The RPG elements of the weapon system are more played up in Fire Emblem Warriors than in Hyrule Warriors. Weapon customization plays a huge part in how viable characters are, and weapon types are shared among more characters. Characters with high magic stats, for example, desperately want the Topsy-Turvey ability, which allows their magic stat to be used for regular attacks. There are attributes that reverse the weapon triangle, which is necessary to get around the disparity between weapon types. Fortunately, most mechanical improvements made to Hyrule Warriors over the course of its life have been carried over, and it's a breeze to create and improve your weapons.


Fire Emblem Warriors is a solid-looking game. It goes for a more cel-shaded art style that attempts to mimic the cut scenes of recent Fire Emblem titles, and it largely succeeds. There are a few flaws, but overall, the game looks nice. I think it has less personality than Hyrule Warriors, but that is also due to a difference in source design. After all, there are only so many blue-haired, sword-wielding heroes you can have in a single game. My largest complaint is that the UI is not well designed for the Switch's handheld mode, and the map sometimes borders on unreadable. The music is excellent, with solid remixes of a lot of excellent Fire Emblem tracks. The only downside is that the English voice acting is weak and drags down the story.

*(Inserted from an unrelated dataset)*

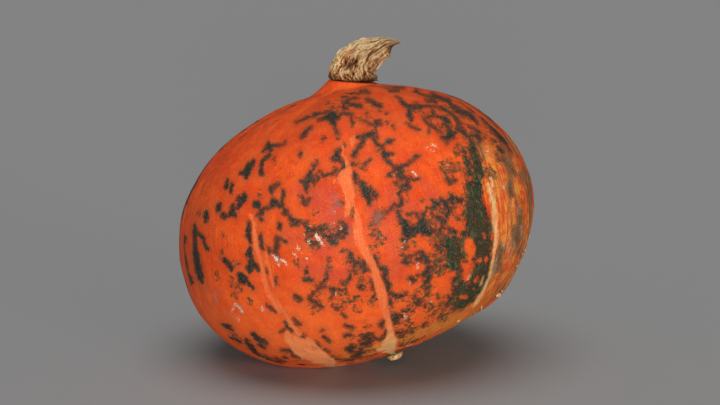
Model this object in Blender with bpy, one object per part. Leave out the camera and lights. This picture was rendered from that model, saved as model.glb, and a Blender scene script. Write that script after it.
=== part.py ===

Fire Emblem Warriors is a fun game held back largely by its adherence to the source material, which drags down several gameplay systems. It's still enjoyable, especially if you like Warriors games, but it could've been a lot more. The lack of diversity in the cast hurts it as a collection of fan favorites, and the overt similarities to Hyrule Warriors mean that it's easier to recommend Zelda over Fire Emblem unless you're a die-hard fan of the latter. If you can get past the nagging flaws, it's still one of the most solid Warriors titles on the market and a great Switch exclusive. It's always going to be in the shadow of Nintendo's other popular sword-swinging franchise.